Use Dispatcher load balancing across multiple publish instances and enable /failover so traffic reroutes automatically if one node goes down.
Configure a lightweight health check endpoint (e.g., /system/health) and set it via /health_check so Dispatcher can detect unhealthy instances accurately.
Enable sticky sessions only where session affinity is truly needed (typically authenticated or in-memory state) and keep public traffic stateless when possible.
Avoid caching personalized or session-dependent pages by marking those paths as non-cacheable to prevent data leakage and preserve personalization.

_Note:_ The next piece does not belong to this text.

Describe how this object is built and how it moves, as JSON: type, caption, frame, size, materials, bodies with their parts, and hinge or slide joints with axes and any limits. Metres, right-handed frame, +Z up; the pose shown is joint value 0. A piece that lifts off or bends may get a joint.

Monitor Dispatcher logs and statistics to spot uneven distribution or frequent failovers, and consider separate stats categories for heavy request types.
For planned maintenance, temporarily remove the instance from /renders (or take it out of rotation upstream) and flush caches if needed for a clean cutover.
In most cases a single Dispatcher with multiple renders is sufficient, but for very large or critical setups you can add an external load balancer (Nginx/F5/ALB, etc.) for advanced routing and isolation.
Rolling updates are easier in a Multi-Legged setup, where you can take down one Dispatcher-Publish pair, upgrade and smoke test it, and then rotate to the next.

Conclusion

AEM Dispatcher is more than just a caching layer, it's a critical piece of your delivery infrastructure, enabling resilient load distribution, failover, and performance optimization. The key to success lies in choosing the right topology for your environment, understanding how Dispatcher routes requests, and applying session and cache strategies with intention. Whether you're managing AEM on-prem or in the cloud, thoughtful Dispatcher configuration will make your system faster, safer, and easier to maintain. Keep it stateless when you can, stay lean on scaling, and let the infrastructure work for you.